The Food Network has become your source of cheap, mindless entertainment, lightly peppered with food and cooking. Try finding a good old-fashioned cooking show at a decent hour on the Food Network.  Go ahead, try.  It’s not gonna happen.  You can watch a number of different food competition shows though.  These include Iron Chef America, no less than 6 times a day.  Then there’s Chopped and of course Top Chef, Top Chef Masters, Top Chef Canada – not to undermine the talent of Rob Rossi, one of the runner ups and the former executive chef at one of my favourite Toronto institutions, Mercatto Top Chef Texas, Top Chef Just Desserts!  See what I mean!! Can I just please watch a show where an experienced cook or chef shares delicious recipes and gives me useful tips and above all inspires me to cook?  They even put Diners Drive-Ins and Dives with Guy Fieri and his backward sunglasses and porcupine-esque hair, in Jamie’s Meals in Minutes time slot! Oh the inhumanity of it all!

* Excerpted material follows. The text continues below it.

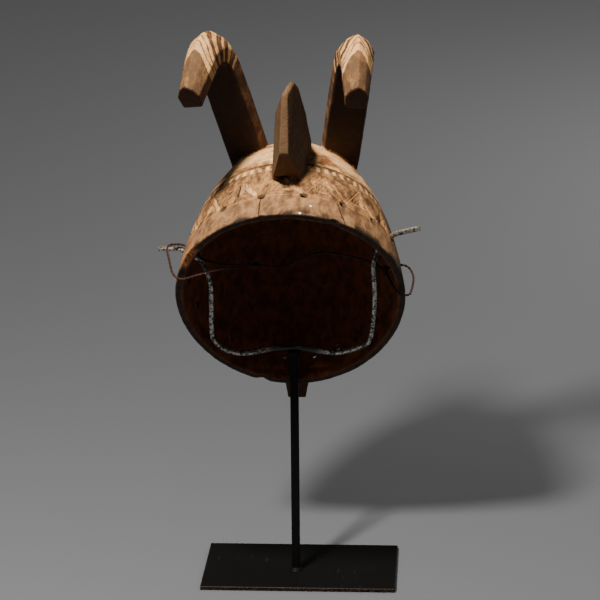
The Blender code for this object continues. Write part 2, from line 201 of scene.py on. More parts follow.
def maskTurn():
    turn = Matrix.Rotation(math.radians(maskShape["turn"]), 4, "Z")
    tilt = Matrix.Rotation(math.radians(maskShape["tilt"]), 4, "X")
    return Matrix.Translation(maskShape["centre"]) @ turn @ tilt


def reachAt(share, bulge):
    power = maskShape["power"]
    far = np.clip((share + bulge) / (1.0 + bulge), 0.0, 1.0)
    near = bulge / (1.0 + bulge)
    left = (1.0 - far ** power) / (1.0 - near ** power)
    return np.maximum(left, 0.0) ** (1.0 / power)


def skinPoint(angle, share, wall=0.0):
    tall = (maskShape["halfHeight"] - wall) * reachAt(share, maskShape["topBulge"])
    broad = (maskShape["halfWidth"] - wall) * reachAt(share, maskShape["sideBulge"])
    high = tall * math.sin(angle)
    wide = broad * math.cos(angle)
    wide *= 1.0 + maskShape["browSwell"] * math.sin(angle)
    deep = share * maskShape["depth"]
    return Vector((wide, deep, high + maskShape["droop"] * deep))


def skinNormal(angle, share):
    step = 0.004
    along = skinPoint(angle + step, share) - skinPoint(angle - step, share)
    out = skinPoint(angle, share + step) - skinPoint(angle, share - step)
    return out.cross(along).normalized()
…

If you’re lucky enough to flip to the Food Network and actually find a cooking show you might stumble upon some true gems, one of them being the inspiration of this dish today.  Ina Garten, better known as The Barefoot Contessa may be a bit of a yuppy with lots of yuppy friends who all live in Yuppyville - aka the Hamptons - but you know what,  the woman knows how to cook!  Her recipes are simple, yet so very sophisticated.  Any one of her dishes can be served to company with stunning results.  The recipe that inspired this dish was her Mac and Cheese with mushrooms and fresh bread crumb crust.  I use her technique for homemade fresh bread crumbs to coat the trout.  Making your own bread crumbs from sandwich bread that isn’t stale – contrary to popular practice – is so much better than the dried stuff you buy at the grocery store.  Mind you, those bread crumbs do serve a purpose, but for this dish, or any other recipes that call for a bread crumb topping (i.e. gratins, baked pasta dishes, casseroles, etc.) fresh is the way to go!  The crisp, yet fluffy texture that absorbs flavouring so well elevates these dishes to another level.